Melody shut her eyes tightly, wrinkling her face as she told herself to get control. She could do this. She had to do it actually. There wasn’t a choice. By tonight her hospital bed could be occupied by someone else, and topping and tailing was strictly against the rules.
The brief moment of dark humour helped to restore her equilibrium. She slowly unclenched her hands, which had been fists at her sides, and opened her eyes. The small room—one of four off the main ward—had been home for three months since the accident. Early on one of the nurses attending her had told her it was mostly long-term patients who were placed in the more private en-suite rooms. She suspected Sarah, the nurse in question, had been trying to warn her not to expect miracles. The damage she’d done to her spine and legs when she’d stepped in front of a lorry one morning wasn’t going to be a quick fix. As it happened she hadn’t needed it spelling out. She’d known she’d changed her life for ever when she’d looked into Zeke’s contorted face as she’d emerged from the fog of anaesthetic after the initial emergency operation.
Enough. Don’t think of him. You need to be strong this morning.
Obeying the inner voice, Melody reached for her thick, warmly insulated jacket. In spite of the hospital’s hot-house central heating, she knew it was freezing outside. The experts had been predicting a white Christmas for days, and it seemed they were going to be right for once. There had already been an odd flurry of snow this morning, and the sky was low over the rooftops beyond the hospital precincts.
Melody walked across to the window and gazed at the view she would be seeing for the last time. The car park was busy—it was always busy—and beyond the walled grounds the streets of London stretched away full of houses and offices and industry and people going about their everyday business. Normal people. She bit hard on her inner lip. Girls who wouldn’t have to think twice about wearing a short skirt in the summer or a bikini. She had been like that once. Now every advertisement on TV and every magazine she read seemed full of perfect women, girls with long beautiful legs and flawless skin.

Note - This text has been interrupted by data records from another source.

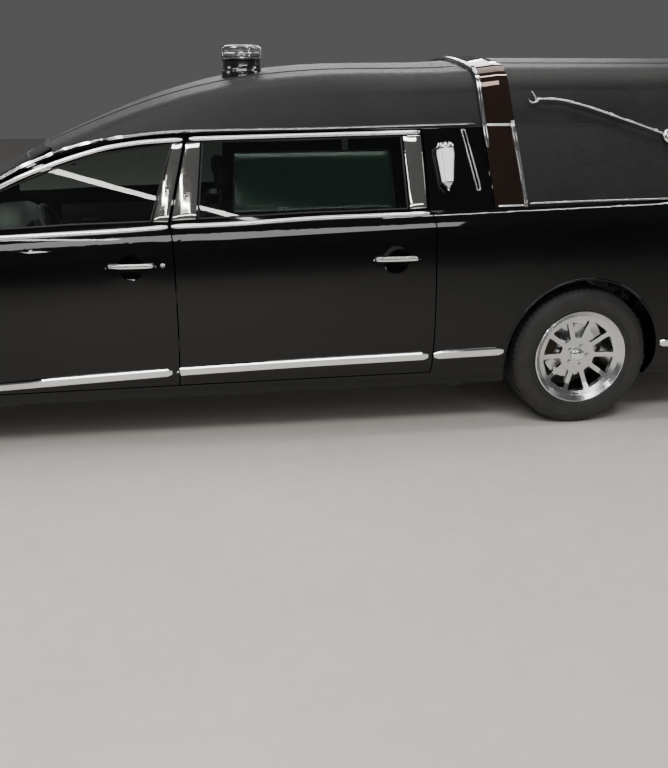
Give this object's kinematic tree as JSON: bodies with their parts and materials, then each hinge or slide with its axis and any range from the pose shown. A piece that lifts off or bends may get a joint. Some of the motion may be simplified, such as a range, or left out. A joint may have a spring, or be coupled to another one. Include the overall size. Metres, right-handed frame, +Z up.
{
  "type": "hearse",
  "caption": "Long black funeral car with a raised vinyl roof, blind rear quarters with landau bars, side doors, a lifting hood, a tail loading door and a casket deck.",
  "frame": {"origin": "on the ground, midway along the length and across the width", "axes": "+X to the front of the car, +Y to its left side, +Z up"},
  "size_m": [6.3999, 2.2102, 1.811],
  "materials": {
    "black_paint": "high-gloss black lacquer",
    "underbody": "matt black underbody coating",
    "vinyl": "fine-grained black vinyl",
    "chrome": "bright polished",
    "band": "smoked mirror finish with bright edges",
    "tinted_glass": "dark green tint",
    "clear_glass": "laminated clear",
    "lamp_clear": "clear lens over chrome reflector",
    "lamp_red": "red lens",
    "lamp_white": "white fluted glass",
    "beacon_black": "gloss black housing",
    "grille_chrome": "bright bars",
    "leather": "black leather",
    "dash_plastic": "grained soft black",
    "deck": "lacquered wood with bright runners",
    "iron": "painted casting",
    "steel": "bare steel",
    "alloy": "machined bright alloy",
    "rubber": "black tyre rubber"
  },
  "bodies": {
    "body": {"floor_pan": "underbody", "body_side_left": "black_paint", "body_side_right": "black_paint", "roof": "vinyl", "roof_band": "band", "front_fender_left": "black_paint", "front_fender_right": "black_paint", "cowl": "black_paint", "front_bumper": "black_paint", "grille": "grille_chrome", "headlamps": "lamp_clear", "windshield": "clear_glass", "dashboard": "dash_plastic", "engine_block": "iron", "front_seats": "leather", "casket_deck": "deck", "landau_bars": "chrome", "coach_lamps": "lamp_white", "rear_bumper": "black_paint", "tail_lamps": "lamp_red", "fuel_tank": "underbody", "exhaust": "steel", "front_suspension": "iron", "rear_axle": "iron", "beacon": "beacon_black"},
    "hood": {"hood": "black_paint"},
    "front_door_left": {"front_door_left": "black_paint", "front_door_glass_left": "tinted_glass", "mirror_left": "black_paint"},
    "front_door_right": {"front_door_right": "black_paint", "front_door_glass_right": "tinted_glass", "mirror_right": "black_paint"},
    "rear_door_left": {"rear_door_left": "black_paint", "rear_door_glass_left": "tinted_glass"},
    "rear_door_right": {"rear_door_right": "black_paint", "rear_door_glass_right": "tinted_glass"},
    "loading_door": {"loading_door": "black_paint", "loading_door_glass": "tinted_glass"},
    "steering_wheel": {"steering_wheel": "leather"},
    "knuckle_left": {"knuckle_left": "iron"},
    "knuckle_right": {"knuckle_right": "iron"},
    "wheel_front_left": {"tyre_front_left": "rubber", "rim_front_left": "alloy"},
    "wheel_front_right": {"tyre_front_right": "rubber", "rim_front_right": "alloy"},
    "wheel_rear_left": {"tyre_rear_left": "rubber", "rim_rear_left": "alloy"},
    "wheel_rear_right": {"tyre_rear_right": "rubber", "rim_rear_right": "alloy"}
  },
  "joints": [
    {"name": "hood_hinge", "type": "hinge", "parent": "body", "child": "hood", "pos_m": [1.807, 0, 1.007], "axis": [0, -1, 0], "range_deg": [0, 48]},
    {"name": "front_door_left_hinge", "type": "hinge", "parent": "body", "child": "front_door_left", "pos_m": [1.64, 0.941, 0.6], "axis": [0, 0, -1], "range_deg": [0, 65]},
    {"name": "front_door_right_hinge", "type": "hinge", "parent": "body", "child": "front_door_right", "pos_m": [1.64, -0.941, 0.6], "axis": [0, 0, 1], "range_deg": [0, 65]},
    {"name": "rear_door_left_hinge", "type": "hinge", "parent": "body", "child": "rear_door_left", "pos_m": [0.44875, 0.941, 0.6], "axis": [0, 0, -1], "range_deg": [0, 68]},
    {"name": "rear_door_right_hinge", "type": "hinge", "parent": "body", "child": "rear_door_right", "pos_m": [0.44875, -0.941, 0.6], "axis": [0, 0, 1], "range_deg": [0, 68]},
    {"name": "loading_door_hinge", "type": "hinge", "parent": "body", "child": "loading_door", "pos_m": [-3.02562, 0.563, 1.38], "axis": [-0.0995, 0, -0.995], "range_deg": [0, 110]},
    {"name": "steer_left", "type": "hinge", "parent": "body", "child": "knuckle_left", "pos_m": [2.18, 0.73, 0.345], "axis": [0, 0, 1], "range_deg": [-33, 33]},
    {"name": "steer_right", "type": "hinge", "parent": "body", "child": "knuckle_right", "pos_m": [2.18, -0.73, 0.345], "axis": [0, 0, 1], "range_deg": [-33, 33]},
    {"name": "steering_wheel_turn", "type": "hinge", "parent": "body", "child": "steering_wheel", "pos_m": [1.01, 0.375, 0.905], "axis": [0.9117, 0, -0.4108], "range_deg": [-540, 540]},
    {"name": "wheel_front_left_spin", "type": "hinge", "parent": "knuckle_left", "child": "wheel_front_left", "pos_m": [2.18, 0.812, 0.345], "axis": [0, 1, 0], "continuous": true},
    {"name": "wheel_front_right_spin", "type": "hinge", "parent": "knuckle_right", "child": "wheel_front_right", "pos_m": [2.18, -0.812, 0.345], "axis": [0, 1, 0], "continuous": true},
    {"name": "wheel_rear_left_spin", "type": "hinge", "parent": "body", "child": "wheel_rear_left", "pos_m": [-1.5, 0.812, 0.345], "axis": [0, 1, 0], "continuous": true},
    {"name": "wheel_rear_right_spin", "type": "hinge", "parent": "body", "child": "wheel_rear_right", "pos_m": [-1.5, -0.812, 0.345], "axis": [0, 1, 0], "continuous": true}
  ],
  "couplings": [
    {"joint": "steer_right", "follows": "steer_left", "ratio": 1},
    {"joint": "steering_wheel_turn", "follows": "steer_left", "ratio": -16}
  ]
}
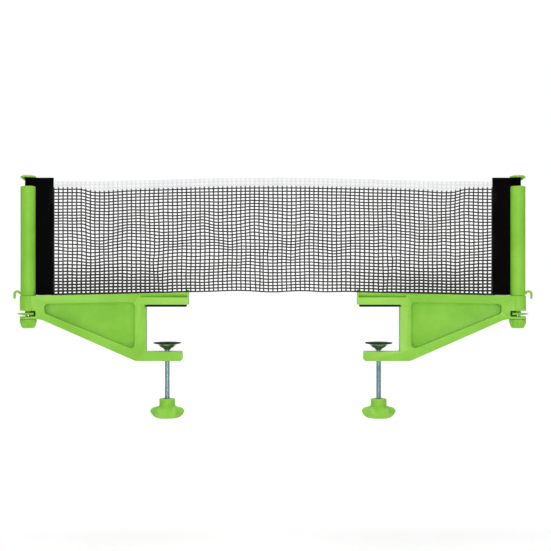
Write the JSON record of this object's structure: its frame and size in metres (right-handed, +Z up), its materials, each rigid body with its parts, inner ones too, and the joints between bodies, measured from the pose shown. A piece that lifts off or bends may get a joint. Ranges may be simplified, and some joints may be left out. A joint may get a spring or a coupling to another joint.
{
  "type": "table tennis net clamp",
  "caption": "Clamp-on net and post set: screw clamps with jaws, round posts, height adjusters and a meshed net with a taped upper edge between them.",
  "frame": {"origin": "midway between the two clamps, on the playing surface: the plane of the upper pads' undersides", "axes": "+X along the net from the left clamp to the right, +Y away from the viewer, +Z up"},
  "size_m": [0.614, 0.0356, 0.2868],
  "materials": {
    "green_plastic": "moulded, satin to semi-gloss",
    "black_rubber": "matte",
    "zinc_plated_steel": "bright zinc plating",
    "spring_steel": "satin",
    "pressed_steel": "bright pressed sheet",
    "white_nylon": "satin",
    "black_fabric": "woven, matte",
    "black_netting": "open woven net",
    "white_tape": "woven tape, matte",
    "braided_cord": "braided"
  },
  "bodies": {
    "root": {"left_bracket": "green_plastic", "left_upper_pad": "black_rubber", "left_post_tube": "green_plastic", "left_screw_nut": "zinc_plated_steel", "right_bracket": "green_plastic", "right_upper_pad": "black_rubber", "right_post_tube": "green_plastic", "right_screw_nut": "zinc_plated_steel", "net_mesh": "black_netting", "net_top_tape": "white_tape", "net_top_cord": "braided_cord"},
    "left_height_seat": {"left_height_carrier": "green_plastic", "left_height_tab": "green_plastic", "left_net_sleeve": "black_fabric"},
    "left_height_adjuster": {"left_height_knob": "green_plastic", "left_adjuster_bolt": "zinc_plated_steel", "left_bolt_clip": "spring_steel"},
    "left_rod": {"left_net_rod": "zinc_plated_steel", "left_rod_head": "green_plastic"},
    "left_screw_end": {"left_swivel_bush": "white_nylon"},
    "left_screw": {"left_clamp_screw": "zinc_plated_steel", "left_clamp_knob": "green_plastic"},
    "left_foot": {"left_foot_cup": "pressed_steel", "left_foot_rubber": "black_rubber"},
    "right_height_seat": {"right_height_carrier": "green_plastic", "right_height_tab": "green_plastic", "right_net_sleeve": "black_fabric"},
    "right_height_adjuster": {"right_height_knob": "green_plastic", "right_adjuster_bolt": "zinc_plated_steel", "right_bolt_clip": "spring_steel"},
    "right_rod": {"right_net_rod": "zinc_plated_steel", "right_rod_head": "green_plastic"},
    "right_screw_end": {"right_swivel_bush": "white_nylon"},
    "right_screw": {"right_clamp_screw": "zinc_plated_steel", "right_clamp_knob": "green_plastic"},
    "right_foot": {"right_foot_cup": "pressed_steel", "right_foot_rubber": "black_rubber"}
  },
  "joints": [
    {"name": "left_height_turn", "type": "hinge", "parent": "root", "child": "left_height_adjuster", "pos_m": [-0.2892, 0, -0.02], "axis": [0, 0, 1], "range_deg": [-1029, 0]},
    {"name": "left_height_lift", "type": "slide", "parent": "root", "child": "left_height_seat", "axis": [0, 0, 1], "range_m": [0, 0.002]},
    {"name": "left_rod_pull", "type": "slide", "parent": "left_height_seat", "child": "left_rod", "axis": [0, 0, 1], "range_m": [0, 0.15]},
    {"name": "left_screw_lift", "type": "slide", "parent": "root", "child": "left_screw_end", "axis": [0, 0, 1], "range_m": [0, 0.0395]},
    {"name": "left_screw_turn", "type": "hinge", "parent": "left_screw_end", "child": "left_screw", "pos_m": [-0.1249, 0, -0.09], "axis": [0, 0, 1], "range_deg": [0, 14220]},
    {"name": "left_foot_tilt", "type": "hinge", "parent": "left_screw_end", "child": "left_foot", "pos_m": [-0.1249, 0, -0.0476], "axis": [0, 1, 0], "range_deg": [-5, 5]},
    {"name": "right_height_turn", "type": "hinge", "parent": "root", "child": "right_height_adjuster", "pos_m": [0.2892, 0, -0.02], "axis": [0, 0, 1], "range_deg": [-1029, 0]},
    {"name": "right_height_lift", "type": "slide", "parent": "root", "child": "right_height_seat", "axis": [0, 0, 1], "range_m": [0, 0.002]},
    {"name": "right_rod_pull", "type": "slide", "parent": "right_height_seat", "child": "right_rod", "axis": [0, 0, 1], "range_m": [0, 0.15]},
    {"name": "right_screw_lift", "type": "slide", "parent": "root", "child": "right_screw_end", "axis": [0, 0, 1], "range_m": [0, 0.0395]},
    {"name": "right_screw_turn", "type": "hinge", "parent": "right_screw_end", "child": "right_screw", "pos_m": [0.1249, 0, -0.09], "axis": [0, 0, 1], "range_deg": [0, 14220]},
    {"name": "right_foot_tilt", "type": "hinge", "parent": "right_screw_end", "child": "right_foot", "pos_m": [0.1249, 0, -0.0476], "axis": [0, 1, 0], "range_deg": [-5, 5]}
  ],
  "couplings": [
    {"joint": "left_height_turn", "follows": "left_height_lift", "rad_per_m": -8976},
    {"joint": "left_screw_turn", "follows": "left_screw_lift", "rad_per_m": 6283.2},
    {"joint": "right_height_turn", "follows": "right_height_lift", "rad_per_m": -8976},
    {"joint": "right_screw_turn", "follows": "right_screw_lift", "rad_per_m": 6283.2}
  ]
}
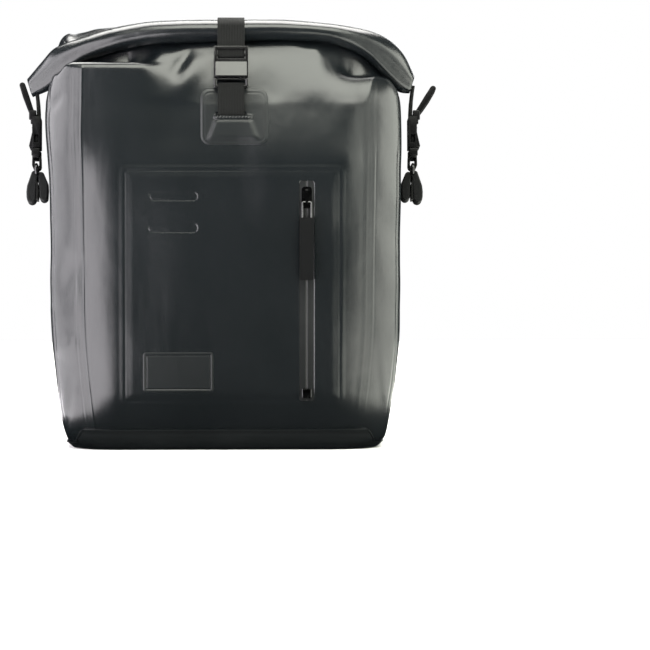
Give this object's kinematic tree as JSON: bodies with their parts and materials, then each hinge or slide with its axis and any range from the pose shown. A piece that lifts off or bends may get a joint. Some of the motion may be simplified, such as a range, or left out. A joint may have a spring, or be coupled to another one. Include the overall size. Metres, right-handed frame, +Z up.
{
  "type": "roll-top saddle bag",
  "caption": "Coated-fabric roll-top saddle bag with strap buckles, a zipped front pocket and rail hooks for a tubular carrier.",
  "frame": {"origin": "centre of the base's underside, which the bag stands on", "axes": "+X to the bag's right seen from the front, +Y to the back with its hooks, +Z up"},
  "size_m": [0.3978, 0.2331, 0.4103],
  "materials": {
    "coated_fabric": "satin",
    "patch_fabric": "satin",
    "webbing": "matte",
    "buckle_plastic": "satin",
    "rail_plastic": "satin",
    "board_plastic": "matte",
    "zip_coating": "satin",
    "black_metal": "satin",
    "steel": "satin",
    "grip_rubber": "matte"
  },
  "bodies": {
    "root": {"main_shell": "coated_fabric", "front_pocket": "coated_fabric", "base_patch": "patch_fabric", "badge_patch": "patch_fabric", "front_anchor_patch": "patch_fabric", "side_anchor_L": "patch_fabric", "side_anchor_R": "patch_fabric", "front_lower_web": "webbing", "side_lower_web_L": "webbing", "side_lower_web_R": "webbing", "front_buckle_male": "buckle_plastic", "side_buckle_male_L": "buckle_plastic", "side_buckle_male_R": "buckle_plastic", "top_rail": "rail_plastic", "lower_rail": "rail_plastic", "handle_mount_L": "rail_plastic", "handle_mount_R": "rail_plastic", "back_board": "board_plastic", "base_board": "board_plastic", "zip_tape": "zip_coating", "zip_stop": "black_metal", "side_ring_L": "black_metal", "side_ring_R": "black_metal", "top_1_bolt": "steel", "top_1_nut": "steel", "top_2_bolt": "steel", "top_2_nut": "steel", "top_3_bolt": "steel", "top_3_nut": "steel", "top_4_bolt": "steel", "top_4_nut": "steel", "lower_1_bolt": "steel", "lower_1_nut": "steel", "lower_2_bolt": "steel", "lower_2_nut": "steel"},
    "roll_top": {"collar": "coated_fabric", "roll_fabric": "coated_fabric", "roll_stiffener": "board_plastic", "side_upper_web_L": "webbing", "side_upper_web_R": "webbing", "side_buckle_female_L": "buckle_plastic", "side_buckle_female_R": "buckle_plastic", "front_upper_web": "webbing", "front_buckle_female": "buckle_plastic"},
    "lever_L": {"side_lever_L": "buckle_plastic"},
    "lever_R": {"side_lever_R": "buckle_plastic"},
    "slider": {"zip_slider": "black_metal"},
    "pull": {"zip_pull_link": "black_metal", "zip_pull_tab": "webbing"},
    "rail_hook_L": {"hook_L": "rail_plastic", "gate_pin_L": "steel"},
    "gate_L": {"hook_gate_L": "buckle_plastic"},
    "rail_hook_R": {"hook_R": "rail_plastic", "gate_pin_R": "steel"},
    "gate_R": {"hook_gate_R": "buckle_plastic"},
    "swivel_carriage": {"lower_carriage": "rail_plastic", "lower_hook_bolt": "steel"},
    "swivel_hook": {"lower_hook": "rail_plastic"},
    "handle": {"carry_handle": "rail_plastic", "handle_grip": "grip_rubber"}
  },
  "joints": [
    {"name": "roll_lift", "type": "slide", "parent": "root", "child": "roll_top", "axis": [0, 0.1392, 0.9903], "range_m": [0, 0.15]},
    {"name": "lever_swing_L", "type": "hinge", "parent": "roll_top", "child": "lever_L", "pos_m": [-0.1838, -0.03121, 0.31748], "axis": [0, -0.9903, 0.1392], "range_deg": [0, 85]},
    {"name": "lever_swing_R", "type": "hinge", "parent": "roll_top", "child": "lever_R", "pos_m": [0.1838, -0.03121, 0.31748], "axis": [0, 0.9903, -0.1392], "range_deg": [0, 70]},
    {"name": "zip_slide", "type": "slide", "parent": "root", "child": "slider", "axis": [0, 0.0048, -1], "range_m": [0, 0.16]},
    {"name": "zip_pull_swing", "type": "hinge", "parent": "slider", "child": "pull", "pos_m": [0.077, -0.10411, 0.2355], "axis": [-1, 0, 0], "range_deg": [0, 165]},
    {"name": "hook_slide_L", "type": "slide", "parent": "root", "child": "rail_hook_L", "axis": [1, 0, 0], "range_m": [-0.012, 0.012]},
    {"name": "gate_swing_L", "type": "hinge", "parent": "rail_hook_L", "child": "gate_L", "pos_m": [-0.095, 0.1181, 0.318], "axis": [1, 0, 0], "range_deg": [0, 80], "stiffness_Nm_per_rad": 0.02, "springref_deg": -17.19},
    {"name": "hook_slide_R", "type": "slide", "parent": "root", "child": "rail_hook_R", "axis": [1, 0, 0], "range_m": [-0.012, 0.012]},
    {"name": "gate_swing_R", "type": "hinge", "parent": "rail_hook_R", "child": "gate_R", "pos_m": [0.095, 0.1181, 0.318], "axis": [1, 0, 0], "range_deg": [0, 80], "stiffness_Nm_per_rad": 0.02, "springref_deg": -17.19},
    {"name": "lower_hook_slide", "type": "slide", "parent": "root", "child": "swivel_carriage", "axis": [1, 0, 0], "range_m": [-0.03, 0.03]},
    {"name": "lower_hook_swivel", "type": "hinge", "parent": "swivel_carriage", "child": "swivel_hook", "pos_m": [-0.0025, 0.1, 0.11], "axis": [0, 1, 0], "range_deg": [-90, 90]},
    {"name": "handle_swing", "type": "hinge", "parent": "root", "child": "handle", "pos_m": [0, 0.101, 0.335], "axis": [1, 0, 0], "range_deg": [0, 170]}
  ]
}
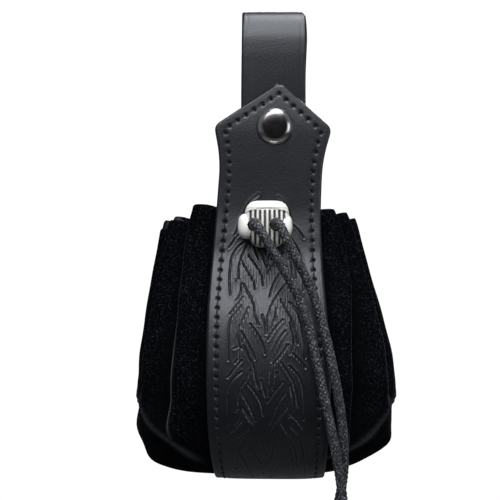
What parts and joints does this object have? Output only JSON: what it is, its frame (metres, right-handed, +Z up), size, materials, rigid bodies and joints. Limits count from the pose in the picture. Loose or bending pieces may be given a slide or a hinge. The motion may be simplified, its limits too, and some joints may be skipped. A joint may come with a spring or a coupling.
{
  "type": "drawstring dice bag",
  "caption": "Gathered velvet pouch with an embossed leather front strip, belt strap with snap tab, and drawstring with a carved bead.",
  "frame": {"origin": "middle of the belt gap, in the belt strap's loop", "axes": "+Z up, -Y towards the front (embossed strip), +X to the right seen from the front"},
  "size_m": [0.1046, 0.0748, 0.2392],
  "materials": {
    "face_leather": "embossed black leather, soft sheen",
    "lining_leather": "plain black leather",
    "strap_leather": "smooth black leather",
    "thread": "waxed black thread",
    "velvet": "black velvet",
    "nickel": "dark polished nickel",
    "cord": "braided black cord",
    "bead": "carved bone-coloured resin with dark grooves"
  },
  "bodies": {
    "bag": {"front_panel_outer": "face_leather", "front_panel_lining": "lining_leather", "front_panel_stitches": "thread", "back_panel_outer": "face_leather", "back_panel_lining": "lining_leather", "back_panel_stitches": "thread", "belt_strap_loop": "strap_leather", "strap_anchor_stitches": "thread", "bag_wall": "velvet", "bag_base": "velvet", "drawstring_held": "cord"},
    "tab": {"tab_outer": "face_leather", "tab_lining": "lining_leather", "tab_stitches": "thread", "snap_cap": "nickel", "snap_socket": "nickel"},
    "strap_end": {"belt_strap_end": "strap_leather", "snap_stud": "nickel", "snap_eyelet": "nickel"},
    "cord_pull": {"cord_bead": "bead", "drawstring_stem_left": "cord", "drawstring_stem_right": "cord", "cord_tail_left": "cord", "cord_tail_right": "cord", "cord_knot_left": "cord", "cord_knot_right": "cord"}
  },
  "joints": [
    {"name": "tab_fold", "type": "hinge", "parent": "bag", "child": "tab", "pos_m": [0, -0.01713, -0.05397], "axis": [1, 0, 0], "range_deg": [0, 85]},
    {"name": "strap_swing", "type": "hinge", "parent": "bag", "child": "strap_end", "pos_m": [0, -0.0071, 0.0121], "axis": [1, 0, 0], "range_deg": [-21.5, 0]},
    {"name": "drawstring_pull", "type": "slide", "parent": "bag", "child": "cord_pull", "axis": [0, -0.9852, 0.1715], "range_m": [0, 0.01]}
  ],
  "couplings": [
    {"joint": "strap_swing", "follows": "tab_fold", "ratio": -0.25}
  ]
}
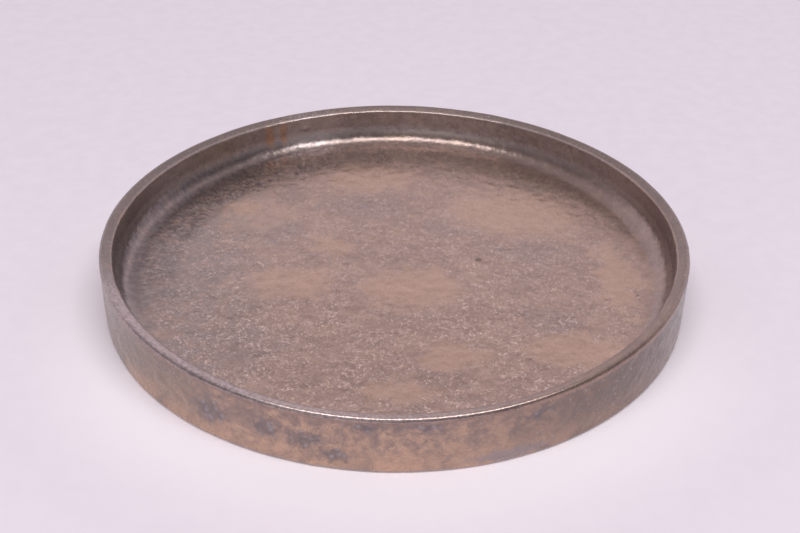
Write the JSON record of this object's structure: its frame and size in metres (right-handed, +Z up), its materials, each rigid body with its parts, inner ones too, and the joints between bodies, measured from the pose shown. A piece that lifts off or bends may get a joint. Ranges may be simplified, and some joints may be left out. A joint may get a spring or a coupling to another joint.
{
  "type": "serving plate",
  "caption": "Round shallow stoneware plate with an upright wall, a sloping rim, a coved well and a low foot ring, coated in a metallic bronze glaze.",
  "frame": {"origin": "centre of the circle on which the foot ring stands, on the surface that the plate rests on", "axes": "+Z up, out of the well; the plate is round about Z, so X and Y are any two level directions"},
  "size_m": [0.24, 0.24, 0.0257],
  "materials": {
    "bare_clay": "unglazed iron-bearing stoneware, matt and slightly gritty",
    "bronze_glaze": "metallic bronze-brown glaze, satin, clouded with tan and violet-grey, orange-peel surface",
    "underside_glaze": "the same metallic bronze glaze, thinner and duller, with brush rings"
  },
  "bodies": {
    "root": {"stoneware_body": "bare_clay", "glaze_coat": "bronze_glaze", "underside_glaze": "underside_glaze"}
  },
  "joints": []
}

Enough. She turned from the window, hating herself for the self-pity which always seemed to hit when she least expected it. She was lucky to be alive, she knew that, and she was grateful for it. The damage to her spine and mangled legs, not least the huge amount of blood she’d lost at the scene of the accident, had meant it was touch-and-go for days, apparently, although she hadn’t known much about it. She had vague memories of Zeke sitting by her bed, holding her hand in Intensive Care, but it had been a full week before she had woken one morning and found her mind was her own again.
That all seemed like a long time ago now. As soon as she could be moved from the hospital in Reading she’d been transferred to this one, which specialised in spinal injuries. She hadn’t known Zeke had been instrumental in accomplishing this, or that with her type of injuries expert care was essential for good long-term recovery until recently, when her consultant had mentioned it. Not that it would have made any difference to her decision to end their marriage.
Melody limped across to the narrow bed, staring down at the suitcase she had packed earlier that morning. She had all the relevant documentation and had said her goodbyes. It only remained for her to leave the place which had become comfortingly womb-like in its safety over the past weeks and months, even as she’d longed to be in charge of her own life once again. But here it didn’t matter that she walked with an ungainly gait. The nursing staff were so proud of her that she’d fought to walk at all. They didn’t wince at the sight of her scars, but praised her for the way she’d tackled the painful physiotherapy day after exhausting day.
Outside the walls of the hospital was the real world. Zeke’s world. She swallowed hard. A realm where the rich and beautiful had the power, and nothing less than perfection would do. She had inhabited that world once—briefly.
She straightened her shoulders, telling herself such thoughts would only weaken her when she needed to be strong, but somehow today she found she couldn’t control her mind the way she had done since she’d told Zeke their marriage was over and she didn’t want him to visit her again.
Zeke James—entrepreneur extraordinaire, king of the show-business world he ruled with ruthless detachment. She had heard of him long before she’d met him while auditioning as a dancer for a new show. Everyone in the show-business world had heard of Zeke. He was the living embodiment of a man with the Midas touch.